In a 51-49 vote in the wee hours of Saturday morning, Senate Republicans approved a measure that Mr Trump claimed was “the largest tax cut in the history of our country”.

The bill includes a provision that would repeal Obamacare’s individual mandate, which requires Americans not covered by their employers to purchase insurance on the exchanges.

The proposal, which is part of Republican efforts to repeal Obamacare, would lead to 13 million people losing their health insurance over the next decade, according to the nonpartisan Congressional Budget Office.

Opponents of the individual mandate have called it an unwarranted intrusion on personal freedom and say it forces people to buy insurance they do not want or cannot afford.

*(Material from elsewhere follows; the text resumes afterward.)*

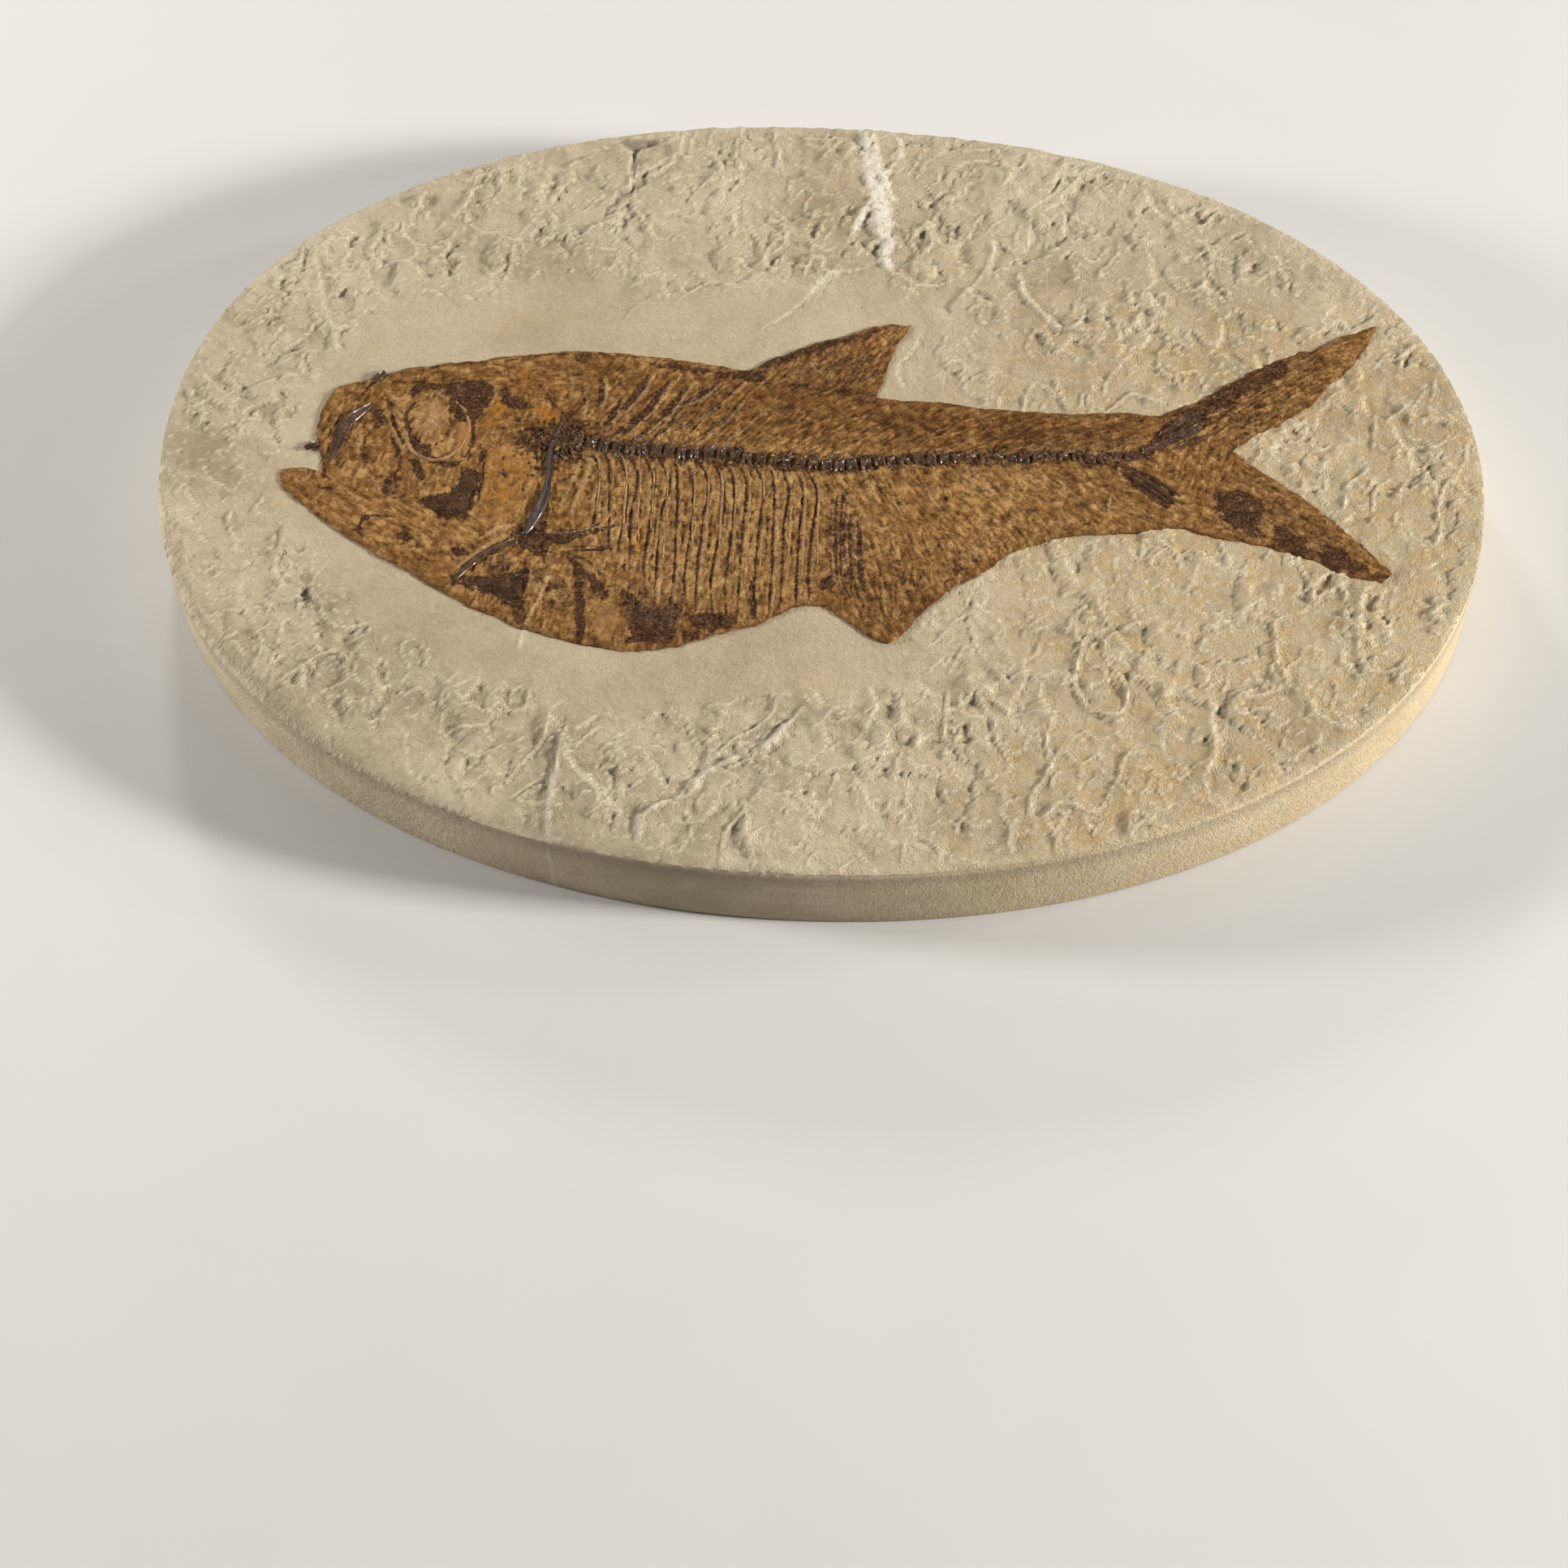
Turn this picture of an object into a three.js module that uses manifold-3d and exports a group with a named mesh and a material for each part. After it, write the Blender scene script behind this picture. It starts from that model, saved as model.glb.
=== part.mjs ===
// A fossil fish in an oval slab of limestone, lying face up, as prepared for display.
// Millimetres, +Z up. The origin is the middle of the flat underside.
// The fish lies along X with its head towards -X and its back towards +Y.
import * as THREE from "three";
import { mergeVertices } from "three/addons/utils/BufferGeometryUtils.js";
import Module from "manifold-3d";

const wasm = await Module();
wasm.setup();

// Driving dimensions of the slab
const slabLength = 330;
const slabWidth = 244.8;
const faceZ = 22.6; // mean height of the split face
const ovalPower = 2.1; // a little squarer than an ellipse
const undercut = 2.3; // the sawn wall leans in by this much at the base
const baseEase = 0.6; // broken edge round the base
const rimDrop = 2.6; // how far down the worn rim starts
const rimInset = 2.4; // how far in the worn rim ends
const rimWaver = { threes: 0.5, threesTurn: 1.2, twos: 0.45, twosTurn: 0.55 }; // how the hand-sawn oval strays
const shoulderSwell = { angle: 2.75, spread: 0.3, height: 1.6 }; // fuller beside the fish's forehead
const rimSegments = 100;
const faceRings = 16;

// Heights of what lies in the face
const filmBottom = 22;
const filmTop = 23.3;
const boneBottom = 22.9;
const gap = 0.3; // clearance between neighbouring pieces
const cutTop = 30; // every seat is cut up to here, clear of the face
const fishPlace = new THREE.Vector3(0.3, 0.7, 0); // where the fish's own zero lies on the slab

// Colours, by what the piece is made of
const limestone = new THREE.MeshStandardMaterial({ color: 0xc9bb9c, roughness: 0.95, metalness: 0 });
const fishSkin = new THREE.MeshStandardMaterial({ color: 0x7a5228, roughness: 0.5, metalness: 0 });
const darkBone = new THREE.MeshStandardMaterial({ color: 0x2e1f16, roughness: 0.35, metalness: 0 });
const paleBone = new THREE.MeshStandardMaterial({ color: 0x8f6634, roughness: 0.45, metalness: 0 });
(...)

In an op-ed he wrote for the Washington Post, Mr Summers drew on two different studies from the Urban Institute and the Chan School of Public Health, which estimated that one person in a range of 176 to 830 people die when they lose health coverage.

A 2009 study by the National Institutes of Health, conducted before Obamacare was passed, found no relationship between the mortality risk of the insured and uninsured.

“It is not possible to draw firm causal inferences from the results of observational analyses, but there is little evidence to suggest that extending insurance coverage to all adults would have a large effect on the number of deaths in the United States,” the study said.

The Senate tax plan must still be reconciled with the House of Representatives’ proposal, which does not include a repeal of the individual mandate.

That final bill must be approved by both chambers of Congress before Mr Trump can sign it into law.